* Objective *
Output every entry exactly, from the first line to the last.

--- BEGIN ---

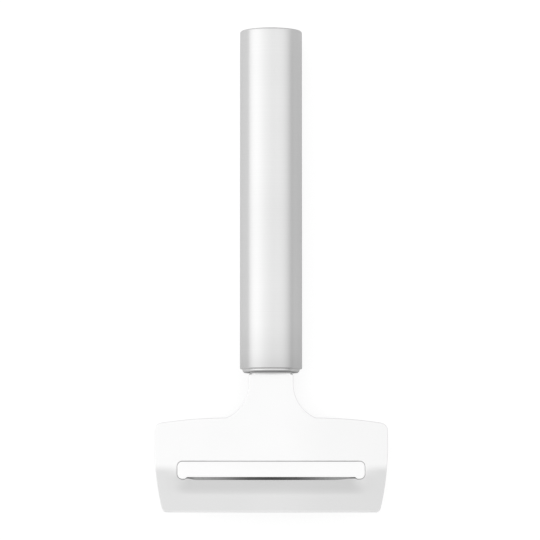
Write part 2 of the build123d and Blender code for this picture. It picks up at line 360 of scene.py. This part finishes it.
def slot_row(grow):
    """Points round the slot for the tang, so much larger than the slot, as (x, z) from the axis."""
    half_x = half_tang + slot_play + grow
    half_z = half_sheet + slot_play + grow
    row = []
    for i in range(around):
        turn = 2 * pi * i / around
        x = max(-1.0, min(1.0, cos(turn) / cos(slot_end_turn)))
        z = max(-1.0, min(1.0, sin(turn) / sin(slot_end_turn)))
        row.append((half_x * x, half_z * z))
    return row


def crown_row(share, rim_r, ball_r, grow=0.0):
    """A row on the crowned face, at a share of the way from the slot to its rim."""
    row = []
    for i, (x, z) in enumerate(slot_row(grow)):
        turn = 2 * pi * i / around
        px = x + (rim_r * cos(turn) - x) * share
        pz = z + (rim_r * sin(turn) - z) * share
        row.append((px, crown_center - sqrt(ball_r ** 2 - px ** 2 - pz ** 2), axis_z + pz))
    return row


round_r = plug_r - ferrule_round
round_y = crown_center - sqrt((crown_r - ferrule_round) ** 2 - round_r ** 2)
round_turn = 90 - asin(round_r / (crown_r - ferrule_round)) * 180 / pi
ferrule_end = tube_front + cup_depth
inner_ball_r = crown_r - cup_wall
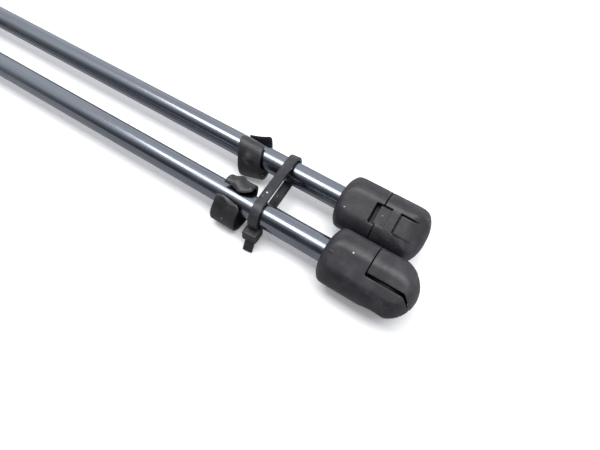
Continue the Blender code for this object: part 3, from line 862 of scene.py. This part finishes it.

--- END ---

* Written response *
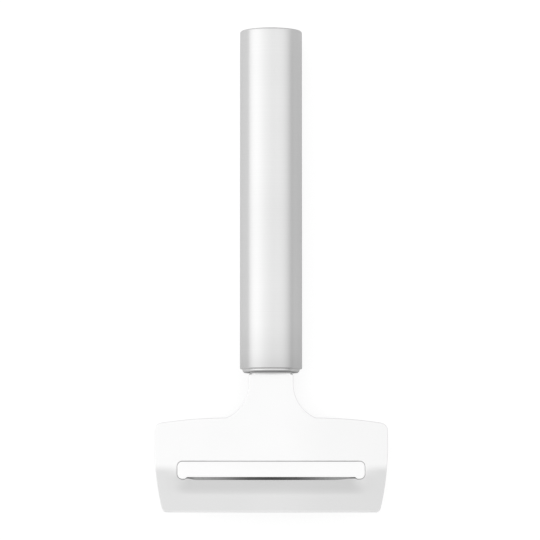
Write part 2 of the build123d and Blender code for this picture. It picks up at line 360 of scene.py. This part finishes it.
def slot_row(grow):
    """Points round the slot for the tang, so much larger than the slot, as (x, z) from the axis."""
    half_x = half_tang + slot_play + grow
    half_z = half_sheet + slot_play + grow
    row = []
    for i in range(around):
        turn = 2 * pi * i / around
        x = max(-1.0, min(1.0, cos(turn) / cos(slot_end_turn)))
        z = max(-1.0, min(1.0, sin(turn) / sin(slot_end_turn)))
        row.append((half_x * x, half_z * z))
    return row


def crown_row(share, rim_r, ball_r, grow=0.0):
    """A row on the crowned face, at a share of the way from the slot to its rim."""
    row = []
    for i, (x, z) in enumerate(slot_row(grow)):
        turn = 2 * pi * i / around
        px = x + (rim_r * cos(turn) - x) * share
        pz = z + (rim_r * sin(turn) - z) * share
        row.append((px, crown_center - sqrt(ball_r ** 2 - px ** 2 - pz ** 2), axis_z + pz))
    return row


round_r = plug_r - ferrule_round
round_y = crown_center - sqrt((crown_r - ferrule_round) ** 2 - round_r ** 2)
round_turn = 90 - asin(round_r / (crown_r - ferrule_round)) * 180 / pi
ferrule_end = tube_front + cup_depth
inner_ball_r = crown_r - cup_wall
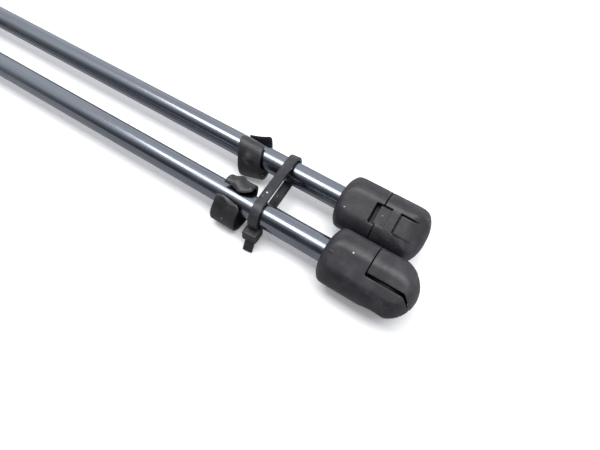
Continue the Blender code for this object: part 3, from line 862 of scene.py. This part finishes it.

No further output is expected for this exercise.